● Do this:
Identify each line below that contains the word "context", and copy it out.

● Material:
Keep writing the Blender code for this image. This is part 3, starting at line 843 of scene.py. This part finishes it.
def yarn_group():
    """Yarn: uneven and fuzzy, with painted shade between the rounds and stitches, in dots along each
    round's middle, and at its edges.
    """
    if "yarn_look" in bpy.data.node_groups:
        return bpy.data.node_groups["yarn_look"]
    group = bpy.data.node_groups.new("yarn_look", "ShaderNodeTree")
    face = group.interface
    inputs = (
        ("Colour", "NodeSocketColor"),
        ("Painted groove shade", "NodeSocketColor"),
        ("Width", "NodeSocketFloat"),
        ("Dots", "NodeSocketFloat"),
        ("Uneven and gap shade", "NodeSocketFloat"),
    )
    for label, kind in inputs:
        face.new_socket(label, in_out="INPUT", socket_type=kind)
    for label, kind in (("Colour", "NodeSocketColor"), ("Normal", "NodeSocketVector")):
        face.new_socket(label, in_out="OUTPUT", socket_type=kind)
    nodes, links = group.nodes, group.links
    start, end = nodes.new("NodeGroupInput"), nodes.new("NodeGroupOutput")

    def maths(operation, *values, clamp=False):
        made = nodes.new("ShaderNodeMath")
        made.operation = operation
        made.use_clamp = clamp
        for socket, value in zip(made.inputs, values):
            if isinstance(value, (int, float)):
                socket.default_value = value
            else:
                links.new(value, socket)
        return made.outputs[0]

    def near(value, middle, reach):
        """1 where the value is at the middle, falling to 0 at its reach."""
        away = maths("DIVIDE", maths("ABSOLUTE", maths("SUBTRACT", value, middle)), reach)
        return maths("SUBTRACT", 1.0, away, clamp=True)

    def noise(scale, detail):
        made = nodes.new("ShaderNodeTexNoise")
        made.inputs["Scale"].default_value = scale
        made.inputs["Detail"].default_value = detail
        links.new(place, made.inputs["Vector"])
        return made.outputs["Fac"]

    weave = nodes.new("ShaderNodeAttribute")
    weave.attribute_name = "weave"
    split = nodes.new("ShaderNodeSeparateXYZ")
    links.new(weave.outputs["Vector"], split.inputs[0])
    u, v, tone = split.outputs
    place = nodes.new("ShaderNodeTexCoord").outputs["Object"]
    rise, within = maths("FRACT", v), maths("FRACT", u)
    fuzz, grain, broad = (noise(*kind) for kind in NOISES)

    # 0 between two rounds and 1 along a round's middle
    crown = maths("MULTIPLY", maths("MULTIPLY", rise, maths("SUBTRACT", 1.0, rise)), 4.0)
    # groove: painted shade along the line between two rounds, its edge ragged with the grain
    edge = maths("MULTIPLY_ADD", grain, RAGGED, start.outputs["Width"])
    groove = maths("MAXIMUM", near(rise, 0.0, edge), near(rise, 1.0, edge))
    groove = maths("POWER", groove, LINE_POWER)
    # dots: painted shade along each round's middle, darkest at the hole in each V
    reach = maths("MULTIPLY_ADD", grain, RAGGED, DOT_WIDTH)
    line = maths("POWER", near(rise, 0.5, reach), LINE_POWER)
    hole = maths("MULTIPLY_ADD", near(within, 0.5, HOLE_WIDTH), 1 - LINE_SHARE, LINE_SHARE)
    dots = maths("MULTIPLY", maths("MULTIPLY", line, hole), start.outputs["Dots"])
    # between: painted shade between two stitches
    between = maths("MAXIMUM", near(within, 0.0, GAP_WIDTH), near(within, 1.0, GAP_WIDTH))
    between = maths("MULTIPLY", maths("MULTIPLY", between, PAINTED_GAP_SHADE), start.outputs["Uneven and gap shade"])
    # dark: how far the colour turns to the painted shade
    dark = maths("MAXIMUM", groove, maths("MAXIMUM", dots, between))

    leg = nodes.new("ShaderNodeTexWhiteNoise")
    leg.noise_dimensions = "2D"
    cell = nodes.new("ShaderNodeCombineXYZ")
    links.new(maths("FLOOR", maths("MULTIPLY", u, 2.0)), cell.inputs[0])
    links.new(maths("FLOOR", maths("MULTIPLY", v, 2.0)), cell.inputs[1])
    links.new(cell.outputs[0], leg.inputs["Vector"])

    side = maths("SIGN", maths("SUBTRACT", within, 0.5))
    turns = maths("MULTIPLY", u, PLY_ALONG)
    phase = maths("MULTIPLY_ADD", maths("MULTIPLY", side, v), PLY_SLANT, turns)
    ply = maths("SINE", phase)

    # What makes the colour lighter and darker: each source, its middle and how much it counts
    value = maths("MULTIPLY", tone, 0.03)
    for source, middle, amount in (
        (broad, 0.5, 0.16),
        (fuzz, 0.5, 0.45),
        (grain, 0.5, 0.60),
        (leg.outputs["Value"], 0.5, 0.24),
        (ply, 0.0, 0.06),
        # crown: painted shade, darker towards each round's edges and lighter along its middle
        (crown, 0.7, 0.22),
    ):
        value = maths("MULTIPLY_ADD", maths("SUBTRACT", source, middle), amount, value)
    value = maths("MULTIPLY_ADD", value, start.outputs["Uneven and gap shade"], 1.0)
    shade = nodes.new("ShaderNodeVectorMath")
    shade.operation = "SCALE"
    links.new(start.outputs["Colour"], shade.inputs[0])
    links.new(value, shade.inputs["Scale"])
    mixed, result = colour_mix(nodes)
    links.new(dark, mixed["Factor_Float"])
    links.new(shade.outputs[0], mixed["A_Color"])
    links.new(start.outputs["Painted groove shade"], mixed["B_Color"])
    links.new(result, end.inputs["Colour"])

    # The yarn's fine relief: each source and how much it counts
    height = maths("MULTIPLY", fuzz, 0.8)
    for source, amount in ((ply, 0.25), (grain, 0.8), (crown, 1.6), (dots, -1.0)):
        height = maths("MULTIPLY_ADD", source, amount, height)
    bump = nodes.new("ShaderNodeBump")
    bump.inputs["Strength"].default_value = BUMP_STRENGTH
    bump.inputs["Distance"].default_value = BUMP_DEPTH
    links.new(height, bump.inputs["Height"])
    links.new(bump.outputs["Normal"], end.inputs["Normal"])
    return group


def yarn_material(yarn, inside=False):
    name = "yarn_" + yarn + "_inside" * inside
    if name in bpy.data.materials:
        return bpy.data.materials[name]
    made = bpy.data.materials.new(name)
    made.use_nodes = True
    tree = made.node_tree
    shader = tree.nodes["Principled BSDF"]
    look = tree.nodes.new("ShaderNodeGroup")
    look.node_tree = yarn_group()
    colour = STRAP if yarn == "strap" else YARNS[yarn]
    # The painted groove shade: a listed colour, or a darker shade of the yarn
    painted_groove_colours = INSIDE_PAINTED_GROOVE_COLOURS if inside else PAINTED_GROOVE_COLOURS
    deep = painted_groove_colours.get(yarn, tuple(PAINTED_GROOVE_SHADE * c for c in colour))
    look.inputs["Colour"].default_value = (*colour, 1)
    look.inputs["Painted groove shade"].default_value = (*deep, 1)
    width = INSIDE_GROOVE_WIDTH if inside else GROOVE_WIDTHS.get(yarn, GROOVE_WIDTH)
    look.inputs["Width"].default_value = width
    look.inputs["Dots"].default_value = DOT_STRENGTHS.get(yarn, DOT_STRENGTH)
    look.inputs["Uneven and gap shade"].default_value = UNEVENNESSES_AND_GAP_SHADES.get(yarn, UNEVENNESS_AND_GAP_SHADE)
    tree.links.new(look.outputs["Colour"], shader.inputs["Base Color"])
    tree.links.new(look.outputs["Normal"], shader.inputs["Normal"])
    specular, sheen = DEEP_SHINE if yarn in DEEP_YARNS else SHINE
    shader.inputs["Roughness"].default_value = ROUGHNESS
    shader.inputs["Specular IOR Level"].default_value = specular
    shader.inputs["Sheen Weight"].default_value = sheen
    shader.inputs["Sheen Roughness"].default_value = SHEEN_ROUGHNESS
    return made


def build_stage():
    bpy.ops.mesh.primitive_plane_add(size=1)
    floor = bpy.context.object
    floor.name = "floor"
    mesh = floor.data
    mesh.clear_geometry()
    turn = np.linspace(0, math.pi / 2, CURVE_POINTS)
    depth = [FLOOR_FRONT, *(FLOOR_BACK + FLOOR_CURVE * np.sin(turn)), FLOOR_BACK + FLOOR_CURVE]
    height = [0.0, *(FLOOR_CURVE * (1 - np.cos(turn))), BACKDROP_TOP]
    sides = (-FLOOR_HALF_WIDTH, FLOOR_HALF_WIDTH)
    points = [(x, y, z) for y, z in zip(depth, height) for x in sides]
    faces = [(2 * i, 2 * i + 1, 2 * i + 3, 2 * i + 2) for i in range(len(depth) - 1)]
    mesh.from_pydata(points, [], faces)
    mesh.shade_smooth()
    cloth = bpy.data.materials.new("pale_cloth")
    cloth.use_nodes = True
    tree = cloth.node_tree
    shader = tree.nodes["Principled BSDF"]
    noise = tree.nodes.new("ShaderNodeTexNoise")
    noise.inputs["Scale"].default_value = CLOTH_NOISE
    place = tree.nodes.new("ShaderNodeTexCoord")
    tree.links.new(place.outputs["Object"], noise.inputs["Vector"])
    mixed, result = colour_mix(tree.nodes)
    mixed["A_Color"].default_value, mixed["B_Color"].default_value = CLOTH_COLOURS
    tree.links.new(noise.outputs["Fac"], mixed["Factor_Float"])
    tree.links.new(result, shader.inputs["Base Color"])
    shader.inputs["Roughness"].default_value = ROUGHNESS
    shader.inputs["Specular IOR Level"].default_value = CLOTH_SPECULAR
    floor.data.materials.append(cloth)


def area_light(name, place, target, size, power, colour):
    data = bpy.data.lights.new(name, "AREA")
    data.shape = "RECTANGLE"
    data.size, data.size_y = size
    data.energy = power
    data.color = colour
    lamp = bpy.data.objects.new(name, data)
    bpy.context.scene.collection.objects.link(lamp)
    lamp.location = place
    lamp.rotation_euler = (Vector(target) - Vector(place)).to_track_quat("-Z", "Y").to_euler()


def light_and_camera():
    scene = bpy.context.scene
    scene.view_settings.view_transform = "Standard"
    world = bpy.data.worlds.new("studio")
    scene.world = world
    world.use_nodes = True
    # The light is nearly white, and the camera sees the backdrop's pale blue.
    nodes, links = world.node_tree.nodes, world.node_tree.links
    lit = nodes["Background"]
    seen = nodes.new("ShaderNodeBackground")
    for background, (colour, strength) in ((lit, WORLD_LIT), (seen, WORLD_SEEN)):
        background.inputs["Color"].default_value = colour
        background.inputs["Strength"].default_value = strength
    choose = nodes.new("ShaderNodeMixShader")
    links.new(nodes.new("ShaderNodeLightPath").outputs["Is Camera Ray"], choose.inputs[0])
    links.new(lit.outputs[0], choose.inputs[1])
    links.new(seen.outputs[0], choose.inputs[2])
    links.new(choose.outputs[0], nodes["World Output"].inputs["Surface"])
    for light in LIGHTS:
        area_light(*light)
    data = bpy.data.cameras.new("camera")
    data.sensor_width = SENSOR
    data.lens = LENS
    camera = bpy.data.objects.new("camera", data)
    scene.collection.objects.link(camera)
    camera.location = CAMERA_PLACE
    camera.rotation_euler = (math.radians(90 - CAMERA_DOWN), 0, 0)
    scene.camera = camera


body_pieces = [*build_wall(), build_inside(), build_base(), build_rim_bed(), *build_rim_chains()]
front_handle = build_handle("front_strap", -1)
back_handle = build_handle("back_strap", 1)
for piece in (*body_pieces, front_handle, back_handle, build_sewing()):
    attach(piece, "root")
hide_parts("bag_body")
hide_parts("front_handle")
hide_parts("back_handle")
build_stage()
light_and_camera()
* * *
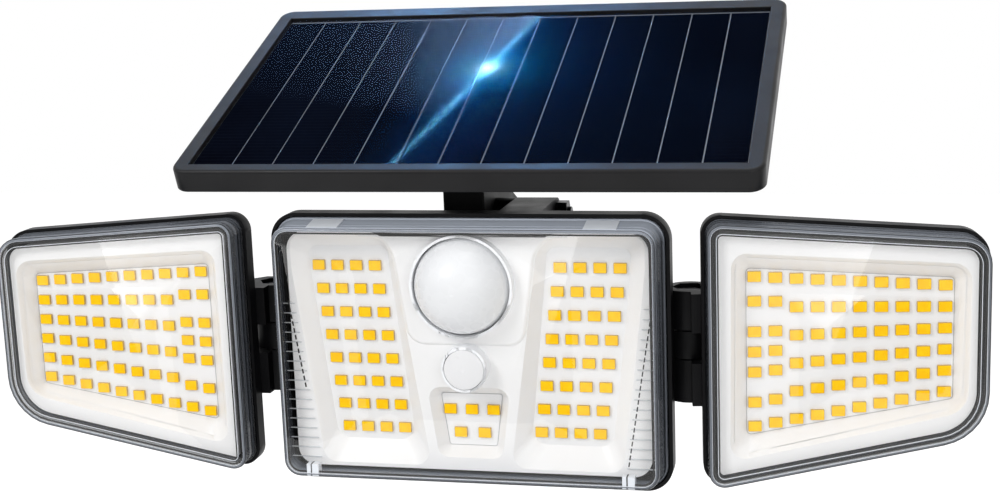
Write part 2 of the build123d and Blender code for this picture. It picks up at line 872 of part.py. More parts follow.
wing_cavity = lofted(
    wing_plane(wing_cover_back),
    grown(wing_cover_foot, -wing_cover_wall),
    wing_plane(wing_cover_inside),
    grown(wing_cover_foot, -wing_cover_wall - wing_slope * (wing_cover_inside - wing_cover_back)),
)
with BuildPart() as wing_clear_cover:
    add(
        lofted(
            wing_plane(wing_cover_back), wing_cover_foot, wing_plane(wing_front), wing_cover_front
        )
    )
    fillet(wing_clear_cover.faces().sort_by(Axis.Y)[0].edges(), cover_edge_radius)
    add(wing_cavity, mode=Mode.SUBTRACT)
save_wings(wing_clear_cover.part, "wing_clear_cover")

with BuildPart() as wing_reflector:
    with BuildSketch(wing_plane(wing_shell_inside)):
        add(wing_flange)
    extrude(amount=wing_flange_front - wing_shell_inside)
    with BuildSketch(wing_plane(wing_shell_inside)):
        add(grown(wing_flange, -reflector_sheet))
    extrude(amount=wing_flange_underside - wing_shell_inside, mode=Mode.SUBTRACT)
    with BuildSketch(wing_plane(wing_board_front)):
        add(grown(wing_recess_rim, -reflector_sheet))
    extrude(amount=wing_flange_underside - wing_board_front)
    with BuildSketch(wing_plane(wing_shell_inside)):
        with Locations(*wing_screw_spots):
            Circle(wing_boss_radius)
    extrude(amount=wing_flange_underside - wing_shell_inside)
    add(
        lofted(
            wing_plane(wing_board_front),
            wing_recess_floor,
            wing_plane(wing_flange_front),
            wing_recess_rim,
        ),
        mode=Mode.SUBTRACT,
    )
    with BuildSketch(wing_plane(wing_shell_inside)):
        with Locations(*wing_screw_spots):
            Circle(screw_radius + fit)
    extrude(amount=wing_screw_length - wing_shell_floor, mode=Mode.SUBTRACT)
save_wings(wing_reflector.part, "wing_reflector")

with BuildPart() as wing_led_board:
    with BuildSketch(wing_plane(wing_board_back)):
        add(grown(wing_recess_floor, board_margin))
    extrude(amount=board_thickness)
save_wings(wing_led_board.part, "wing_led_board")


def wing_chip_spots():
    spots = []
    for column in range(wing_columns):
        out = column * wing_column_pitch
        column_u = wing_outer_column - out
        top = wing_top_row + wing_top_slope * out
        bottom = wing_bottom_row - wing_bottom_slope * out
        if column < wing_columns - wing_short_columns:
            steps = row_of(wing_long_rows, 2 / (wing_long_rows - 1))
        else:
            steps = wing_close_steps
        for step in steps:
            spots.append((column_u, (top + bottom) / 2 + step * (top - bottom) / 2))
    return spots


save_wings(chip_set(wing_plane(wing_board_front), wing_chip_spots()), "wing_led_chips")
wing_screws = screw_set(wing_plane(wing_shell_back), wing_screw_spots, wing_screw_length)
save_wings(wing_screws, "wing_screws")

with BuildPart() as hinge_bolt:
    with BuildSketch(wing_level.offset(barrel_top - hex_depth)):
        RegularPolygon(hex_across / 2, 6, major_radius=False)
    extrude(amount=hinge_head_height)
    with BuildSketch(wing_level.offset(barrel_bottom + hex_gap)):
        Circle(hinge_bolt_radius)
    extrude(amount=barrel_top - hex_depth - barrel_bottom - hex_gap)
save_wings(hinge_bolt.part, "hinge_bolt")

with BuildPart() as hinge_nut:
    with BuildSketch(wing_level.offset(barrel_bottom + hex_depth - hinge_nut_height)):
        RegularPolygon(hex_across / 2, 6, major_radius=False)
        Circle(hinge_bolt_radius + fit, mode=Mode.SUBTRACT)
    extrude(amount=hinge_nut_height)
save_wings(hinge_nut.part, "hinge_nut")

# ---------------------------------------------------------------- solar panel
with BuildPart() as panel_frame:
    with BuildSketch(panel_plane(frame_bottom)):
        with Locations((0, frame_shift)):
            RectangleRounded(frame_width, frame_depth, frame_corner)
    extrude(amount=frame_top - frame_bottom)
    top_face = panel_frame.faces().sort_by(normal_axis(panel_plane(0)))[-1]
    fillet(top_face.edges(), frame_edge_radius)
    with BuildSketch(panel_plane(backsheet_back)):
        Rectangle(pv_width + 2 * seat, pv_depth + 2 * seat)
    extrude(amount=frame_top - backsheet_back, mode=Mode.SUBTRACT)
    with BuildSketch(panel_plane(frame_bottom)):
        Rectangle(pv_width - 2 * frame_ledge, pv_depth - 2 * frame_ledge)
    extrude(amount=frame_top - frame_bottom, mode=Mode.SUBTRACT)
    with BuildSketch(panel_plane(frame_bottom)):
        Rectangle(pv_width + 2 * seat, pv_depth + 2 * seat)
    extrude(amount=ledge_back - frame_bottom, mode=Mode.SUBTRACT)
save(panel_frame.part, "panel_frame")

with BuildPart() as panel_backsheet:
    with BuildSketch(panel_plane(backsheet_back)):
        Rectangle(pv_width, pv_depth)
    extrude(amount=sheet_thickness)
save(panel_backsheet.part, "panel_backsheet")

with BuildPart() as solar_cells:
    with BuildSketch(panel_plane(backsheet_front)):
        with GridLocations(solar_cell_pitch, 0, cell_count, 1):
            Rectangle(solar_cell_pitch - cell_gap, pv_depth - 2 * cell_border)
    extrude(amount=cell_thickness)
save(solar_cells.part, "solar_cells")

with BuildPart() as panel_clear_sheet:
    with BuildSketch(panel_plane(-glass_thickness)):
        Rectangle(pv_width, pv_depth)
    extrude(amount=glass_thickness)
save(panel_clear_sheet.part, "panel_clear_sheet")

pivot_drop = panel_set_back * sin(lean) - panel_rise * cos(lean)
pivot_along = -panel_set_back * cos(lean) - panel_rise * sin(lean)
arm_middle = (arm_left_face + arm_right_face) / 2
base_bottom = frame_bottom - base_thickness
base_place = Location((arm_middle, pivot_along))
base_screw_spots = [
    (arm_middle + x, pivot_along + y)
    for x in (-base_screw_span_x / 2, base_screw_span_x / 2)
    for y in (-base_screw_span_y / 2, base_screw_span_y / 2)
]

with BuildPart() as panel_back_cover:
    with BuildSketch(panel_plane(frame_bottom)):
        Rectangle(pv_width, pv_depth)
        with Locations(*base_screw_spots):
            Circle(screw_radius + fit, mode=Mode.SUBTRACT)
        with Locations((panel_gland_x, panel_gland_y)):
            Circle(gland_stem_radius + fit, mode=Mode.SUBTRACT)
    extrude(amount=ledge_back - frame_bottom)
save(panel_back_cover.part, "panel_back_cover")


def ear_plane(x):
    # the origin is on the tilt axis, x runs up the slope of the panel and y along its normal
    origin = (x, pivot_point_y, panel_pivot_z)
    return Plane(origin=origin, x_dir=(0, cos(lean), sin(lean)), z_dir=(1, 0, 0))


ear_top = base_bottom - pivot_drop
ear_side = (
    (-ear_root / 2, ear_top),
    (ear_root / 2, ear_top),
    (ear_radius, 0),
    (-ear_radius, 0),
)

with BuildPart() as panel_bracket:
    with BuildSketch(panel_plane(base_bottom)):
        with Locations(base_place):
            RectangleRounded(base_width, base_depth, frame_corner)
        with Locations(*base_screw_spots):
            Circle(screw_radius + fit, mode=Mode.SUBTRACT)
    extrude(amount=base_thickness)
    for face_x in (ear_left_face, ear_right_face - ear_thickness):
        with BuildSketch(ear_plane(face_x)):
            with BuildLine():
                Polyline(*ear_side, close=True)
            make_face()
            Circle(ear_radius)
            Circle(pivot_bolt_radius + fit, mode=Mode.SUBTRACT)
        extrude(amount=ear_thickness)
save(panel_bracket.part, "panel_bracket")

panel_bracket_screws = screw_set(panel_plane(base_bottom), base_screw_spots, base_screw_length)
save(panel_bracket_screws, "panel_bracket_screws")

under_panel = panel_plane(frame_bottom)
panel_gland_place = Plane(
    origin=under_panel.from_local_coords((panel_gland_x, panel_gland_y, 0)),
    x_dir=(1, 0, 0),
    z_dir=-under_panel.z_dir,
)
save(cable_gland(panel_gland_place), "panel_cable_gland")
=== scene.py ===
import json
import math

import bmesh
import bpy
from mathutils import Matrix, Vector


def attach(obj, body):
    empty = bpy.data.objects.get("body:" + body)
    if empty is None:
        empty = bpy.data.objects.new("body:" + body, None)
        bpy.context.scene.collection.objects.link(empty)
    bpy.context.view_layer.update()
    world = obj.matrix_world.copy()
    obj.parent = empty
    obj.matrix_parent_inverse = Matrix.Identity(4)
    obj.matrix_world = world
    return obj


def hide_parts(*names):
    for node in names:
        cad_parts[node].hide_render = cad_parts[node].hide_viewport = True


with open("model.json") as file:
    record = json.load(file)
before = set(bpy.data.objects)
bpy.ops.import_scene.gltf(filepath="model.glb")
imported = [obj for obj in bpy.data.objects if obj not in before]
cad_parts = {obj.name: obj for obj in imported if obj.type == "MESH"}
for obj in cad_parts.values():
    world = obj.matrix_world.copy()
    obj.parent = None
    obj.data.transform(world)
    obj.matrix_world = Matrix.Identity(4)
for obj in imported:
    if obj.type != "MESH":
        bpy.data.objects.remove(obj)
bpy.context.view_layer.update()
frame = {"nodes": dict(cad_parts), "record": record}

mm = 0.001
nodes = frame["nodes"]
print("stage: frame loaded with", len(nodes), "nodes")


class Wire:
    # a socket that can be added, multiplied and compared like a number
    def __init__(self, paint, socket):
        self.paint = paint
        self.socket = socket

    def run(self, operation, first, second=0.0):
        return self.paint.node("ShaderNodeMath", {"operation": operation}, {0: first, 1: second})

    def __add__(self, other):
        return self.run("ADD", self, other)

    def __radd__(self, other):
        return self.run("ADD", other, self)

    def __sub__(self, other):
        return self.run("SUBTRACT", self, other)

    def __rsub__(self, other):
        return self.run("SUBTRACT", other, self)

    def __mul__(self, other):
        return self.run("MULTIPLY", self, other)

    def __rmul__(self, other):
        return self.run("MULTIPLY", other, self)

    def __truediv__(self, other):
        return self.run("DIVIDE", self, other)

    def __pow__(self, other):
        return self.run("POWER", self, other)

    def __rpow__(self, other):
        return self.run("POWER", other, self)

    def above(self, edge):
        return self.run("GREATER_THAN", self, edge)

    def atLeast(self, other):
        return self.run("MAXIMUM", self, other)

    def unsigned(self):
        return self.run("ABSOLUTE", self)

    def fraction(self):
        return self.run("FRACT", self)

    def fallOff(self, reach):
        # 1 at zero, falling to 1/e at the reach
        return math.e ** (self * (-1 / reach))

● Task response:
    floor = bpy.context.object
    bpy.context.scene.collection.objects.link(lamp)
    scene = bpy.context.scene
        bpy.context.scene.collection.objects.link(empty)
    bpy.context.view_layer.update()
bpy.context.view_layer.update()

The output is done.